Using Historic Scientific and Technological Innovators to Foster Enrollment in College

Sunday, February 14, 2016
Edward Lane, North Carolina State University, Raleigh, NC
This study is on the impact (and potential benefits) of exposing students to examples of historical scientific and technological innovators specific to their home region, with the purpose of determining if this exposure, when coupled with other motivational efforts, can increase enrollment in public universities from underrepresented regions of North Carolina. North Carolina has a long history of significant contributions to science and technology, but this history is often overlooked in the education of students. By introducing students to examples of historical scientific and technological innovators (“near-peers”) specific to the location of the students, I hope to produce additional motivation for students in underrepresented areas of North Carolina to attend our public universities. Information on examples of historical innovation icons was integrated into the University of North Carolina First Look program. The UNC First Look program has the objective of introducing middle school students to university life, in the hopes of motivating them, and presenting the possibility of college education to students that may not have otherwise considered higher education. By combining this program with information about “near-peers”, localized to specific school’s cities and counties, I intend to provide additional impetus for students to attend a university, and for entering into STEM fields of study (Science, Technology, Engineering, and Mathematics).
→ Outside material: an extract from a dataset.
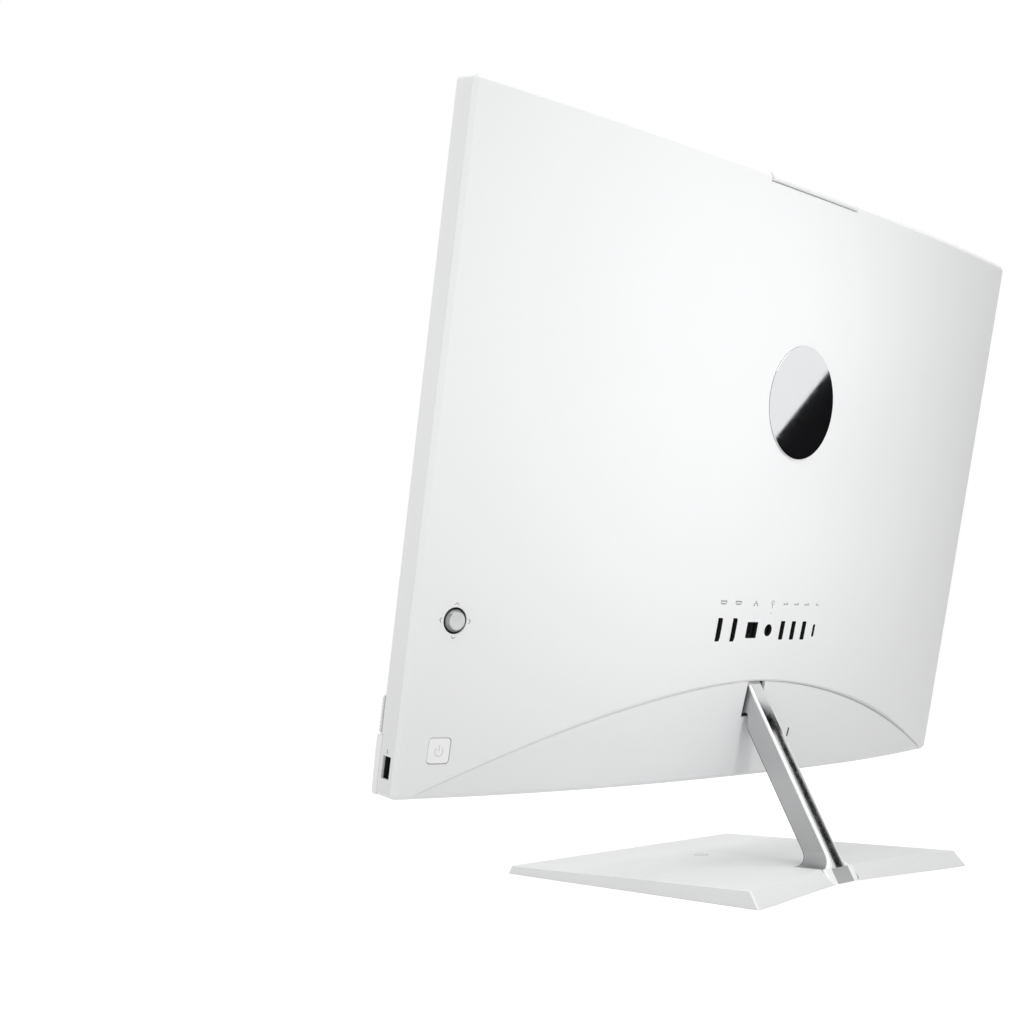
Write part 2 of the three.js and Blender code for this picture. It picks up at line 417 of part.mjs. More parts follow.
function neckSolid(e) {
  const hs = [-14, 0, 0.6, 1.6, 3, 5, 7.3, FOOT_FILLET, 150];
  const bar = skin(hs.map((h) => neckSection(h, e, 1.2)));
  const F = NECK_FRONT - e - 12, R = NECK_REAR + e + 3;
  const prof = [[R, -170], [R, 5.2 + e], [10 + 2.78, 5.2 + e], [10, 9.5 + e], [2, 9.5 + e], [NECK_FRONT - e, 5], [F, 5], [F, -11], [NECK_FRONT - 0.05, -12],
    [0.9 - e, -12.9], [1.6 - e, -14.9], [NECK_FRONT - 0.05, -25.2], [F, -25.3], [F, -170]];
  return bar.intersect(alongX(poly(prof), -40, 40).transform(Array.from(neckFrame.elements)));
}
let neck = neckSolid(0);
neck = neck.intersect(box(-60, 60, -80, 120, 0.9, 260));
neck = sub(neck, inFrame(cylX(2.8, -20, 20), neckFrame));
const flangeScrews = [[-22, 30], [22, 30], [0, 26]];
let flange = sub(box(-30, 30, 20, 69.5, 3.0, 5.6), ...flangeScrews.map(([x, y]) => cylZ(2.2, 0, 10, x, y, 16)));
neck = neck.add(flange);
stand.add(piece('neck', neck, ...ALU));
stand.add(piece('hinge_shaft', inFrame(cylX(SHAFT_R, -42, 42), neckFrame), ...STEEL));

// base: wedge with a hollow rear edge
const rearBottom = [[128.5, 102.4], [103, 99], [73, 93.5], [42, 88.2], [20, 84.7], [0, 83.9]];
const rearTop = [[126, 94.4], [100, 89.6], [72, 84.4], [42, 79.3], [20, 75.6], [0, 74.3]];
function ring(rear, halfFront, front, z) {
  const right = rear.map(([x, y]) => [x, y]);
  const left = rear.slice(0, -1).reverse().map(([x, y]) => [-x, y]);
  return [...right, ...left, [-halfFront, front], [halfFront, front]].map(([x, y]) => [x, y, typeof z === 'function' ? z(y) : z]);
}
const inset = (pts, k) => pts.map(([x, y]) => [x * (1 - k / 128.5), y - k]);
let base = loft(ring(rearBottom, 128.5, BASE_FRONT, BASE_BOTTOM), ring(rearTop, 126, BASE_FRONT + 0.8, baseTopZ));
const pocket = (k, bottom, roof) => loft(ring(inset(rearTop, 4 + k), 122.5 - k, BASE_FRONT + 4 + k, bottom), ring(inset(rearTop, 4 + k), 122.5 - k, BASE_FRONT + 4 + k, (y) => baseTopZ(y) - roof));
base = base.subtract(pocket(0, -5, 2.5));
base = add(base, ...flangeScrews.map(([x, y]) => cylZ(4, 5.9, baseTopZ(y) - 2, x, y, 16)));
base = sub(base, neckSolid(GAP), ...flangeScrews.map(([x, y]) => cylZ(2.1, 2, 8.0, x, y, 16)));
stand.add(piece('base_plate', base, ...WHITE));
const wide = box(-30.4, 30.4, 19.6, 120, -5, 20);
let weight = sub(pocket(0.4, 1.6, 2.9), wide, neckSolid(0.6));
weight = sub(weight, ...flangeScrews.map(([x, y]) => cylZ(5, -1, 20, x, y, 16)));
stand.add(piece('weight_plate', weight, ...STEEL));
flangeScrews.forEach(([x, y], i) => stand.add(piece(`neck_screw_${i + 1}`, add(cylZ(1.8, 2.0, 7.6, x, y, 12), cylZ(3.8, 1.2, 2.7, x, y, 16)), ...STEEL)));
for (const [n, x, y] of [['front_left', -100, -88], ['front_right', 100, -88], ['rear_left', -100, 76], ['rear_right', 100, 76]]) {
  const g = new THREE.ExtrudeGeometry(roundRect(34, 9, 4, x, y), { depth: 1.3, bevelEnabled: false, curveSegments: 4 });
  stand.add(piece(`foot_pad_${n}`, toM(g), ...RUBBER));
}

const root = new THREE.Group();
root.add(stand, head);
export default root;
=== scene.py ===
import math
import bpy
import bmesh
import numpy as np
from mathutils import Matrix, Vector


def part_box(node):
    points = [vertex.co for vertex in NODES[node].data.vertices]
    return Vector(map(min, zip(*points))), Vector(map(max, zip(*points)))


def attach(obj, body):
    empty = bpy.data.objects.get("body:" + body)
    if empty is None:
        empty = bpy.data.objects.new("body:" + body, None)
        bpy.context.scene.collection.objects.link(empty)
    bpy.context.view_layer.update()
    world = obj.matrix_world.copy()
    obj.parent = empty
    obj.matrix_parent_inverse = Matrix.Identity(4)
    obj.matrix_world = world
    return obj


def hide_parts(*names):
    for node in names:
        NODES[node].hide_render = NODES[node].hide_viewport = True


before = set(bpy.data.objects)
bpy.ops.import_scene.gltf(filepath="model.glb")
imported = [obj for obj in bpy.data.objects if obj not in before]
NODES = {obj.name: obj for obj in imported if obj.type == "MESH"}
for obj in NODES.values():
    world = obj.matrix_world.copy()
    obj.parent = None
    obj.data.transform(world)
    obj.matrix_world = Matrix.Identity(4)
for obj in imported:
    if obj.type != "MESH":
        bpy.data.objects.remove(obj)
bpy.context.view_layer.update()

# ------------------------------------------------------------------ frames (lengths in millimetres, as in the CAD)
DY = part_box("base_plate")[0].y * 1000 + 102.5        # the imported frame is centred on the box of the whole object
HEAD_W, HEAD_H, TILT = 611.0, 401.0, math.radians(9.8)
HW = HEAD_W / 2
HEAD = Matrix.Translation((0, -41.25 + DY, 71.72)) @ Matrix.Rotation(-TILT, 4, "X")
PIVOT_Y = -41.25 + 57 * math.sin(TILT) + 33.5 * math.cos(TILT)
PIVOT_Z = 71.72 + 57 * math.cos(TILT) - 33.5 * math.sin(TILT)
NECK_A = math.radians(29.1)
NECK = Matrix.Translation((0, PIVOT_Y + DY, PIVOT_Z)) @ Matrix.Rotation(NECK_A, 4, "X")
WORLD = Matrix.Translation((0, DY, 0))

BA, BB, BC = -50.4646, 45.9346, 21.76
_s = 0.45
BA = (32.21 - BC - _s * (17.23 - BC)) / (_s * _s - _s)
BB = 17.23 - BA - BC


def dome(u, v):
    s = min(max(v / HEAD_H, 0.0), 1.0)
    b = BA * s * s + BB * s + BC
    return 14.9 + b * (1 - min(abs(u) / HW, 1.0) ** 2.416)


def inside(u, v, r=3.5):
    """distance in from the rounded outline of the head"""
    qx, qy = abs(u) - (HW - r), abs(v - HEAD_H / 2) - (HEAD_H / 2 - r)
    return r - math.hypot(max(qx, 0), max(qy, 0)) - min(max(qx, qy), 0)


def softplus(x, w=0.16):
    return w * math.log1p(math.exp(x / w)) if x / w < 30 else x


def depth(u, v, off=0.0):
    """back surface, with the band bevelled round its edge"""
    return dome(u, v) - off - 0.8 * softplus(2.5 - inside(u, v))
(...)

The information collected from this semester’s First Look program shows encouraging results. Students exposed to historical innovation icons from their communities were more engaged, more responsive, and retained a greater amount of information from the day’s presentations. These examples also facilitated the First Look practice of introducing students to specific programs of study, and the concepts of majors, which have previously proven difficulty for some students to comprehend. These results suggest that by introducing students to examples of important innovators in science and technology from their region, it may be possible to motivate a greater number of students from under-served regions of the state to attend universities. This preliminary research will be continued in the spring semester First Look program, with additional efforts to quantify the results of the integration of historical science and technology innovators into the program.